Pemerintah sebenarnya telah merancang berbagai program
untuk menyamaratakan tingkat pendidikan di Indonesia agar menjangkau semua
warga negaranya. Ada namanya pemberantasan buta aksara/buta huruf, lalu ada
program wajib belajar 6 tahun, kemudian dilanjutkan atau dinaikkan lagi grade nya menjadi program wajib belajar
9 tahun yang telah dirancang sejak tahun 1994 yaitu dengan dikeluarkannya
Inpres No. 1 tanggal 2 Mei 1984 (https://www3.nd.edu/~rbarger/www7/compulso.html).
Jalur pendidikannya pun tidak hanya dijalur formal, namun juga dijalur
pendidikan non formal dan informal. Jalur pendidikan non formal yaitu dengan
adanya program kejar Paket A yang setara Sekolah Dasar (SD) dan program kejar
Paket B yang setara SLTP/SMP yang mana hasilnya diakui setara dengan pendidikan
pada jalur formal yang mengacu pada standar nasional pendidikan. Begitu pula
pada Home Schooling, dapat diakui setara dengan pendidikan formal yang mengacu
pada standar nasional pendidikan. Pada tahapan selanjutnya ada pemberian
program bantuan operasional sekolah (BOS) yang menjadi upaya pemerintah untuk
melakukan pemerataa pendidikan di Indonesia.

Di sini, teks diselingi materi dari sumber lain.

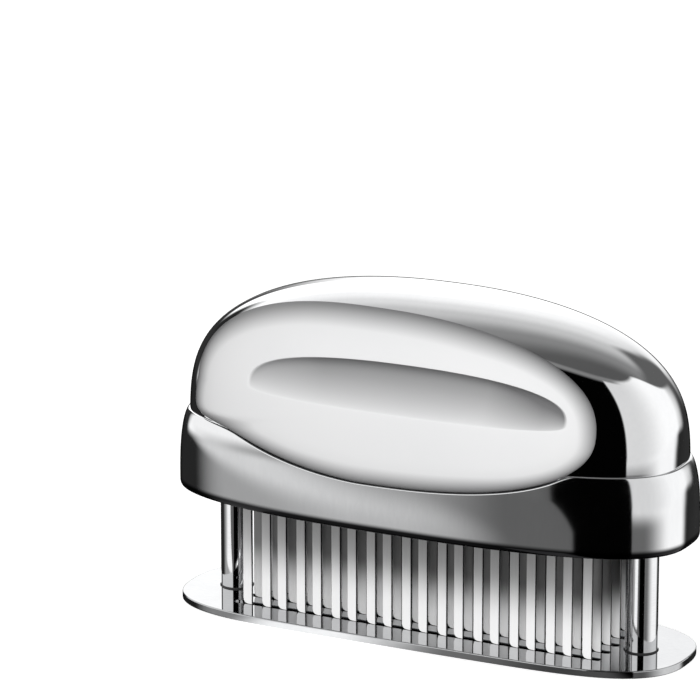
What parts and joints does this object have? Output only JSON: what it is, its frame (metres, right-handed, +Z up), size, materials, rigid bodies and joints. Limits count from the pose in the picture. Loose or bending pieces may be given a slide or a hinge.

Namun program-program tersebut belum merata
menjangkau semua dan belum maksimal. Atas dasar itulah muncul gagasan baru
untuk menanggulangi permasalahan tersebut supaya program wajib belajar
pendidikan dasar dapat terwujud dan merata. Gagasan tersebut adalah “compulsory education” yaitu konsep
pendidikan wajib belajar yang sanksi hukum bagi yang tidak mau melaksanakan
tanggung jawabnya terhadap program wajib belajar, baik pemerintah, pemerintah
daerah, orang tua, maupun peserta didik. (Fajar, 2011).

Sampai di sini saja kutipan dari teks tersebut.